Relief, and trebles all round, for Labour backbenchers this lunchtime. Ed Miliband had to score on his first outing at Prime Minister's Questions and the undisputed verdict in Westminster is that the new boy done well.
Relief for all political observers too - at least we know we're going to see an evenly-matched fight every Wednesday from now on.
I'm sure Cameron didn't know exactly what to expect from his new opponent but perhaps he should have been watching videos of his own performances in preparation rather than trying to second guess the Labour leader.
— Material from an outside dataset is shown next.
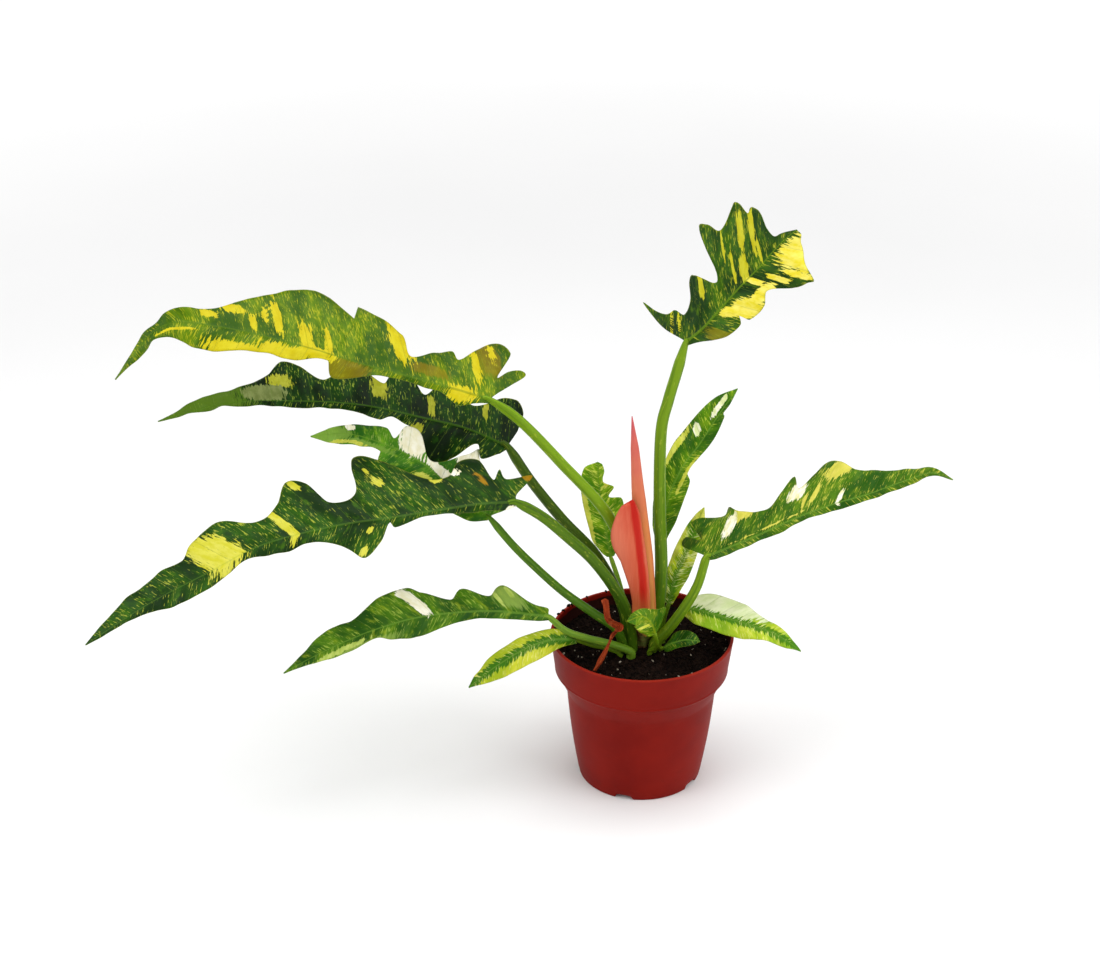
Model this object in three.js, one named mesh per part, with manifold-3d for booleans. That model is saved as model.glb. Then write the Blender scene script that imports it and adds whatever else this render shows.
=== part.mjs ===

The Labour team haven't been asleep on the job in the five months since Cameron started standing at the dispatch box. We, in the press gallery, might not have taken these early outings against Harriet Harman too seriously, except that they allowed Cameron to fit comfortably into the role.
But Labour noticed that the Harman-style, of drilling calmly away at an issue, repeating the question if the answer has been flannelled, actually gets Cameron quite riled. He raises his voice, you keep yours calm, you look in charge. That's the theory, and it worked for Miliband, though the lisp, which people will get used to, sounded more pronounced.
Cornered, twice, on the fairness of the child benefit cut Cameron was in one of these damned if he did and damned if he didn't situations. Result, he hesitated a wee bit, enough of a chink for a blow to be scored. You win PMQs over the course of two seconds, although the ordeal last half an hour for the Prime Minister.